This morning we went to visit the Temwanani Day Centre for Orphans. Dids and Val have been down there quite a bit as they are having a look at the set-up, but the rest of us were seeing it for the first time. Three volunteer teachers run the nursery school for about a hundred orphans-its pretty amazing that they manage to get anything done considering how wild the kids are…they are extremely patient women! The incentive for the kids to turn up is the meal they get when classes finish at 11:00.We made some progress with our project as well. Jamie met with Vickness, the second teacher at Lusekelo who was able to tell him a lot about the operation of the classes. Tomorrow I’m going to meet with some of the students taking the courses to hear their opinions. Once we’ve spoken to everybody involved, hopefully we will have some ideas about how the classes can be run more efficiently.
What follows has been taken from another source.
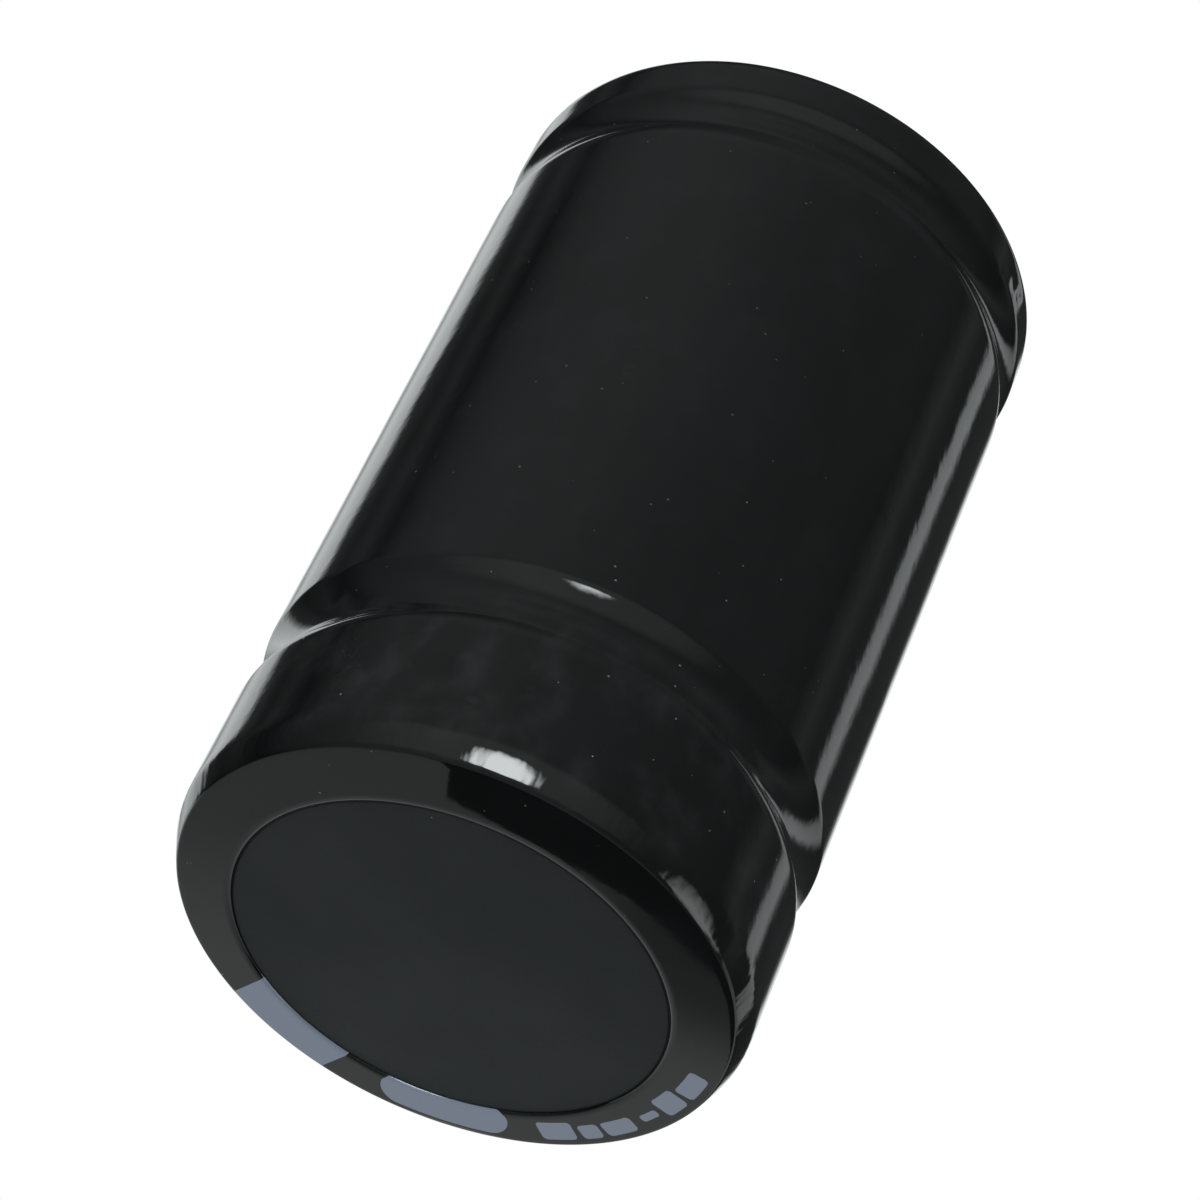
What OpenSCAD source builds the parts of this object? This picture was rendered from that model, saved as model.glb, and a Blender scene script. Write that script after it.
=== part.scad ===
// Snap-in supercapacitor cell, standing on its closed end with its two terminals up.
// Origin: centre of the closed face, where the sleeve's lip rests. Units: millimetres.

/* [Can] */
// Outer diameter of the drawn can
can_d = 35; // [25:0.5:50]
// Length of the cell over the sleeve, from the closed face to the rim
cell_l = 60.9; // [45:0.1:105]
// Thickness of the can's wall
can_wall = 0.45; // [0.3:0.05:0.6]
// Thickness of the can's floor
can_floor = 0.5; // [0.35:0.05:1]
// Outer radius of the corner between the can's wall and its floor
can_corner = 1.6; // [1:0.1:2.5]
// Outer radius of the curl that holds the header in
curl_r = 0.8; // [0.7:0.05:1.1]
// Length of each arm of the pressure vent scored across the floor
vent_l = 14; // [6:0.5:20]
// Width of the vent's score
vent_w = 0.8; // [0.4:0.1:1.5]
// Depth of the vent's score
vent_depth = 0.2; // [0.1:0.05:0.3]

/* [Foot bead] */
// Height of the bead that grips the winding, above the closed face
foot_z = 12; // [8:0.1:18]
// Depth of the foot bead
foot_depth = 0.75; // [0.5:0.05:1.8]
// Radius of the roller that pressed the foot bead
foot_roll = 2.8; // [1:0.1:5]
// Radius of the foot bead's two edges
foot_edge = 2.8; // [0.8:0.1:5]

/* [Neck bead] */
// Depth of the bead that the header sits on
neck_depth = 0.6; // [0.4:0.05:1.6]
// Radius of the roller that pressed the neck bead
neck_roll = 2.2; // [0.8:0.05:3.5]
// Radius of the neck bead's two edges
neck_edge = 2.15; // [0.7:0.05:3.5]

/* [Sleeve and closed end] */
// Thickness of the shrunk film
film_t = 0.18; // [0.08:0.01:0.25]
// Room between the film and what it wraps
film_fit = 0.02; // [0.01:0.01:0.05]
// Diameter of the hole that the lip leaves in the closed face
lip_hole_d = 26.6; // [15:0.2:28]
// Sideways shift of the lip's hole, which shrinks off centre
lip_shift_x = 0; // [-1:0.1:1]
// Shift of the lip's hole away from the front
lip_shift_y = 1.1; // [-1.5:0.1:1.5]
// How far round the curl the film reaches, in degrees
neck_wrap = 150; // [100:5:175]
// Thickness of the insulating disc under the can
disc_t = 0.5; // [0.3:0.05:1]
// How much smaller in radius the disc is than the can
disc_inset = 0.25; // [0.1:0.05:0.8]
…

This afternoon I was going to go to football training with the Ungweru Youth team. It was cancelled though which allowed time for us meet Brave and some of the Youth Committee about another idea of theirs. On Friday morning they are going to Luwinga Secondary School to speak to the students there about various aspects of positive living. On the agenda will be issues such as AIDS/HIV, Community Development, and Issues for Women. They would like a few of us to offer our views on positive living and speak about lessons we have taken from our education and experiences.
This evening we tasted a local maize beer called Chibuku. It smells like stale beer, has the texture of reddy brek, and leaves the drinker with the general sensation of having vomited. A litre costs Kw60, around 27 cent. I haven’t developed a taste for it.
I’m pretty impressed with the work that the Ungweru Youth Group do. They give very generously with their time. With no compensation, they go to hospitals to clean, they clean the homes of orphans and the bedridden, they promote positive living amongst their peers and younger children, and they have made huge efforts to make us feel very welcome.